What is being asked:
Line by line, reproduce exactly the beginning of the listing below, ending with the line that contains "front, +Y valve side." and adding nothing.

Material provided:
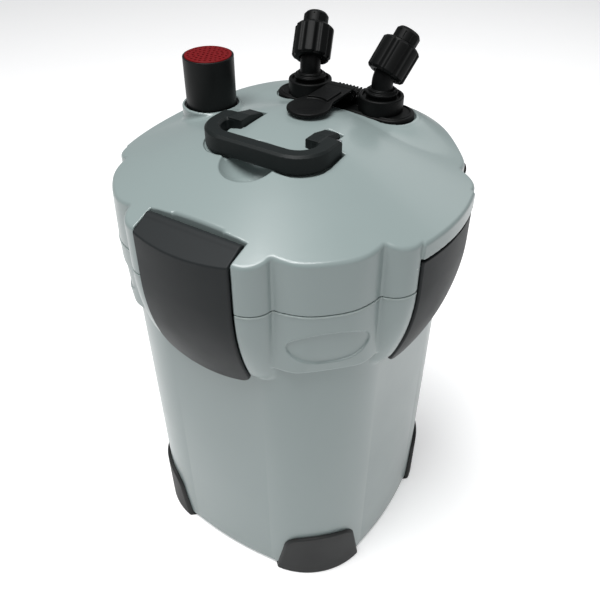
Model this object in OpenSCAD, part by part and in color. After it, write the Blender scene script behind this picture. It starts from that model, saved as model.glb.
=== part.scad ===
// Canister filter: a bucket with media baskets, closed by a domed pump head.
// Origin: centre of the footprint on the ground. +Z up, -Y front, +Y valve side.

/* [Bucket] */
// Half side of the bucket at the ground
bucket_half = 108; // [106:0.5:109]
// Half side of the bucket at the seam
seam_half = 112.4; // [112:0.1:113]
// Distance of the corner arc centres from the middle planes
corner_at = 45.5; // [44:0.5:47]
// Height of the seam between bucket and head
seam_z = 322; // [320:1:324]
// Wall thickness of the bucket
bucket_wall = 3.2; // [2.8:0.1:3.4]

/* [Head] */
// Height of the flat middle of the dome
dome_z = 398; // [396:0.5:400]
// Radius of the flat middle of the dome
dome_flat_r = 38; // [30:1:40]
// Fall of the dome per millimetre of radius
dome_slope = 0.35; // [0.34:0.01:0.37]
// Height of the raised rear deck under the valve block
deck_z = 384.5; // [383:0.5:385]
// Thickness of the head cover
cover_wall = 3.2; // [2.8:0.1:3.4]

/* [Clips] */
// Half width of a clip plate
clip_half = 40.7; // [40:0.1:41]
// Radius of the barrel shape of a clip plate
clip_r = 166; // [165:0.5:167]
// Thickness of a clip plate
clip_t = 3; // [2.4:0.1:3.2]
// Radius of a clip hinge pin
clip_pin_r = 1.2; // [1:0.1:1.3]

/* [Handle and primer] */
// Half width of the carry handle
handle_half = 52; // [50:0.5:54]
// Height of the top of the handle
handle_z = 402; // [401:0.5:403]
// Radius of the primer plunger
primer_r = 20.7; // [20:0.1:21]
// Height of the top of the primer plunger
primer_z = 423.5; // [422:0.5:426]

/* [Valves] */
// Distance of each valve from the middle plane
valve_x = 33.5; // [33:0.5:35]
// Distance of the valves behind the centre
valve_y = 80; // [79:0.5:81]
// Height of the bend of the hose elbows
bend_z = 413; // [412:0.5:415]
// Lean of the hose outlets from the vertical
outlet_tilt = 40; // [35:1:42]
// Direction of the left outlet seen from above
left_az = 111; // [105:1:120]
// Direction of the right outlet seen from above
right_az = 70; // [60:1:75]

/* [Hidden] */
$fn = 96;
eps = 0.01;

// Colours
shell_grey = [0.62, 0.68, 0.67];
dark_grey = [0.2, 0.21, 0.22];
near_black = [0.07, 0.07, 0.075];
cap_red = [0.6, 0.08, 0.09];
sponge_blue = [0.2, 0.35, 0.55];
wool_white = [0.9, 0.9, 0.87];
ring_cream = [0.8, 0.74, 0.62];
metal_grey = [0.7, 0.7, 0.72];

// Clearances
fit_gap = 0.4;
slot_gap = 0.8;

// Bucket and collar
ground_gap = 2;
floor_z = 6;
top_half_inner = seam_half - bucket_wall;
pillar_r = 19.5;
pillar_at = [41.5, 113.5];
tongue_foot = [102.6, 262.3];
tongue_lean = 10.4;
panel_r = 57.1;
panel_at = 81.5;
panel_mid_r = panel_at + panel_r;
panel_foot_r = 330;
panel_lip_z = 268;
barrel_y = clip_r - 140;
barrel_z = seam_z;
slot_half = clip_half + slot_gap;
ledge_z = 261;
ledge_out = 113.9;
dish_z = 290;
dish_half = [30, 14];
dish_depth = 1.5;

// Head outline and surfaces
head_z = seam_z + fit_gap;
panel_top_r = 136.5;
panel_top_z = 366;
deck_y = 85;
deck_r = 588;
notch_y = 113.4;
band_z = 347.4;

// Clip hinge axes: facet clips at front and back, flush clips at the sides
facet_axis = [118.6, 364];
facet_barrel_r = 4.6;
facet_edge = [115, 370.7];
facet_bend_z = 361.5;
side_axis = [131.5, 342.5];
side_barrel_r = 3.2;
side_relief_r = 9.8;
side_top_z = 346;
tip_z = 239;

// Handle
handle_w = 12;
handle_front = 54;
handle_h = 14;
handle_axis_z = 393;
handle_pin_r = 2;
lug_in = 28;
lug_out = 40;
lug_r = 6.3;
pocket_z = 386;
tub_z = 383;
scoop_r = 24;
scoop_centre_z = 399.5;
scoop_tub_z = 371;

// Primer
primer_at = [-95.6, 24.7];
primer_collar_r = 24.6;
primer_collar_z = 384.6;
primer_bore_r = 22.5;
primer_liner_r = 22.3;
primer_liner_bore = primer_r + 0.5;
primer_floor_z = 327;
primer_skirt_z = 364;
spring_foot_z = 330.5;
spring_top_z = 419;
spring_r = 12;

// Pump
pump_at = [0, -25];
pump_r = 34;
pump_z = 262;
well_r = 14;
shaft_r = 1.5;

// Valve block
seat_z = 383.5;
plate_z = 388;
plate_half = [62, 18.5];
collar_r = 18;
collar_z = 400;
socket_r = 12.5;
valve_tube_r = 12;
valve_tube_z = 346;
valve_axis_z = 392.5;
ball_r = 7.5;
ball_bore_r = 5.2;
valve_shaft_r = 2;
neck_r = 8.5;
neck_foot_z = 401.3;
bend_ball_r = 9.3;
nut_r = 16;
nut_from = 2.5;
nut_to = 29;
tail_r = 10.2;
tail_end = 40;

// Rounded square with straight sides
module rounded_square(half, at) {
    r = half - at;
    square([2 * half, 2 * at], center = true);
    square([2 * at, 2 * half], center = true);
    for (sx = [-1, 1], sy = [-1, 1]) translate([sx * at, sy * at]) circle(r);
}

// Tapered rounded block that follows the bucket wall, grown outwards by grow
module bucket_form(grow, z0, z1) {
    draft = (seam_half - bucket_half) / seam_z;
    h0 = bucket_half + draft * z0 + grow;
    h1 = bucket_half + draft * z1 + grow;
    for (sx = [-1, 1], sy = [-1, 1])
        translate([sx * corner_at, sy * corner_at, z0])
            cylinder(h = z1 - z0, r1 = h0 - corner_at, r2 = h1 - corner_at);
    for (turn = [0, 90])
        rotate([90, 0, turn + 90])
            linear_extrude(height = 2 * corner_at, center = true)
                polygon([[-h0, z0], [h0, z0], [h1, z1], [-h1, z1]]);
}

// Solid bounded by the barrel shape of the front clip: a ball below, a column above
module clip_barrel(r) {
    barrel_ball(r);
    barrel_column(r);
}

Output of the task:
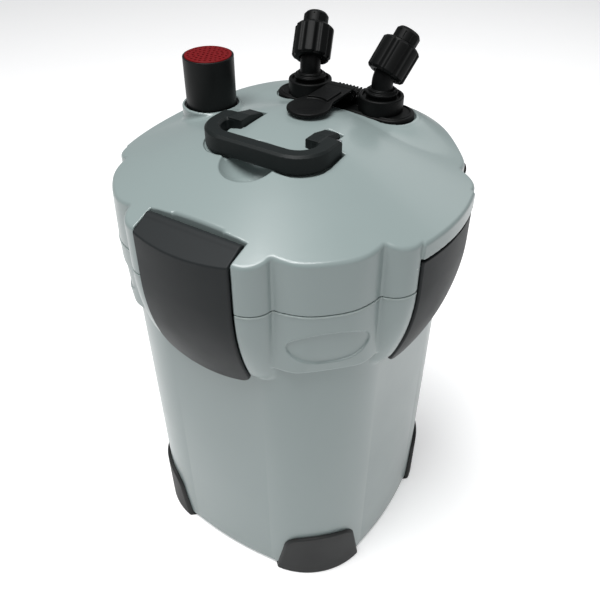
Model this object in OpenSCAD, part by part and in color. After it, write the Blender scene script behind this picture. It starts from that model, saved as model.glb.
=== part.scad ===
// Canister filter: a bucket with media baskets, closed by a domed pump head.
// Origin: centre of the footprint on the ground. +Z up, -Y front, +Y valve side.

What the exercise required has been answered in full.